Chapter 5, Understanding Regression, introduces regression as a powerful statistical tool for uncovering patterns and relationships within data. It explores various use cases for regression in a business context. The chapter begins with the foundational concept of trend lines before delving into the complexities of regression analysis.
Part 2: Machine Learning – Concepts, Applications, and Pitfalls
Chapter 6, Introducing Machine Learning, provides an overview of machine learning and its importance in data-driven decision-making. It covers the progression from traditional statistics to machine learning, the various types of machine learning techniques, and the process of training, validating, and testing models.
Chapter 7, Supervised Machine Learning, focuses on one of the most utilized and beneficial subfields of machine learning. It discusses the steps involved in training and deploying supervised machine learning models and core supervised learning algorithms, as well as factors to consider when training and evaluating these models and their applications.
Chapter 8, Unsupervised Machine Learning, explores the field of unsupervised learning, where algorithms discover hidden patterns and insights from unlabeled data. The chapter covers practical examples of unsupervised learning, the key steps involved, and techniques such as clustering, anomaly detection, dimensionality reduction, and association rule learning. It emphasizes the distinct nature of unsupervised learning compared to supervised learning and highlights its potential for uncovering valuable information in data without prior training.
Chapter 9, Interpreting and Evaluating Machine Learning Models, equips readers with the skills needed to assess the accuracy and reliability of machine learning models. You will learn how to use evaluation metrics to measure model performance and understand the importance of using holdout (test) data for unbiased evaluation. The chapter provides insights into the differences between evaluation metrics for regression and classification models, enabling readers to effectively interpret and validate the quality of machine learning models, ensuring their successful implementation in real-world scenarios.
Chapter 10, Common Pitfalls in Machine Learning, provides readers with the knowledge to identify and address common challenges in developing and deploying machine learning models. It covers issues such as inadequate or poor-quality training data, overfitting and underfitting, training-serving skew, model drift, and bias and fairness. You will learn practical strategies to mitigate these pitfalls, ensuring your models are reliable, accurate, and equitable, ultimately leading to better business decisions and outcomes.

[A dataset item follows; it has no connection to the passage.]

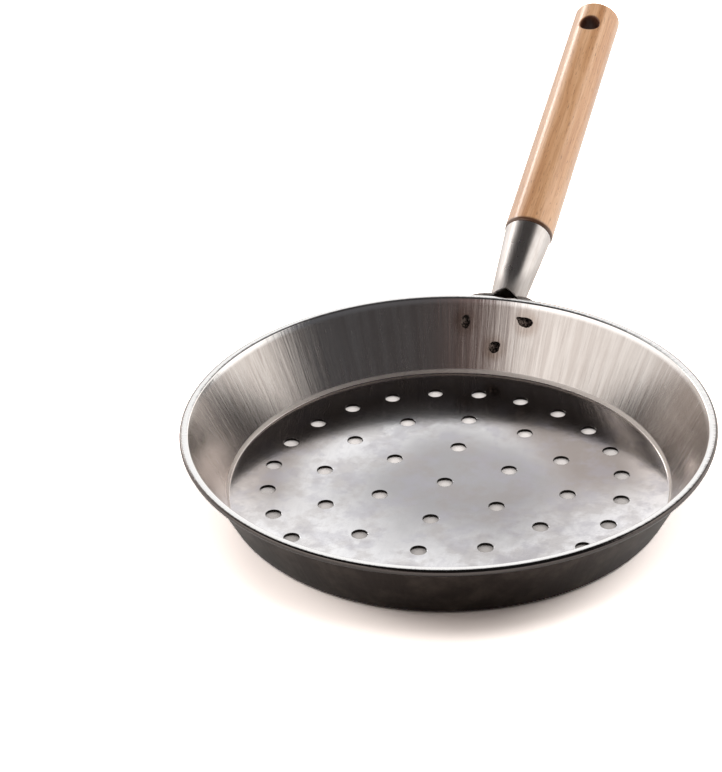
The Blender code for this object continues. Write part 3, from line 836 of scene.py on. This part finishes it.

Part 3: Leading Successful Data Science Projects and Teams
Chapter 11, The Structure of a Data Science Project, provides a comprehensive framework for planning and executing data science projects, focusing on delivering impactful data products. You will learn how to identify, evaluate, and prioritize use cases that align with your organization’s goals and have the potential to drive real business value. The chapter covers the key stages of data product development, from data preparation to model design, evaluation, and deployment. You will also learn how to evaluate the business impact of your data products by selecting relevant metrics and KPIs, enabling you to demonstrate the tangible value and ROI of your initiatives and secure ongoing support for your projects.
Chapter 12, The Data Science Team, looks at the art and science of assembling a high-performing data science team. You will learn about the key roles that make up a successful team, including data scientists, machine learning engineers, and data engineers, along with the skills and expertise each role brings to the table. The chapter explores different operating models for structuring data science teams within larger organizations.
Chapter 13, Managing the Data Science Team, explores the unique challenges and best practices for leading data science teams effectively. It covers strategies for enabling rapid experimentation, managing uncertainty, balancing research and production work, communicating effectively, fostering continuous learning, and promoting collaboration. The chapter also discusses common challenges such as aligning projects with business goals, scaling and deploying models, ensuring fairness and ethics, and driving the adoption of data science solutions.
Chapter 14, Continuing Your Journey as a Data Science Leader, provides guidance on navigating the rapidly evolving landscape of data science, machine learning, and AI. It explores strategies for staying current with emerging technologies, specializing in specific industries or fields, and embracing continuous learning. The chapter also discusses the importance of staying informed about the latest trends and news and how data science leaders can promote data-driven thinking within their organizations.
To get the most out of this book, some familiarity with basic mathematical concepts such as algebra, probability, and statistics is helpful but not required. The real prerequisites are curiosity, a willingness to learn, and a drive to use data for the good of your organization. If you bring those qualities, this book will supply the knowledge and practical skills you need. Step by step, you’ll learn to wield the tools of data science and AI with clarity, confidence, and purpose.
Software/hardware covered in the book |
Operating system requirements |
Python (Google Colab) |
Windows, macOS, or Linux A Google account (to access Google Colab) A modern web browser (Google Chrome, Mozilla Firefox, Microsoft Edge, or Apple Safari) |
Setup instructions will be provided in the chapters where there are code exercises.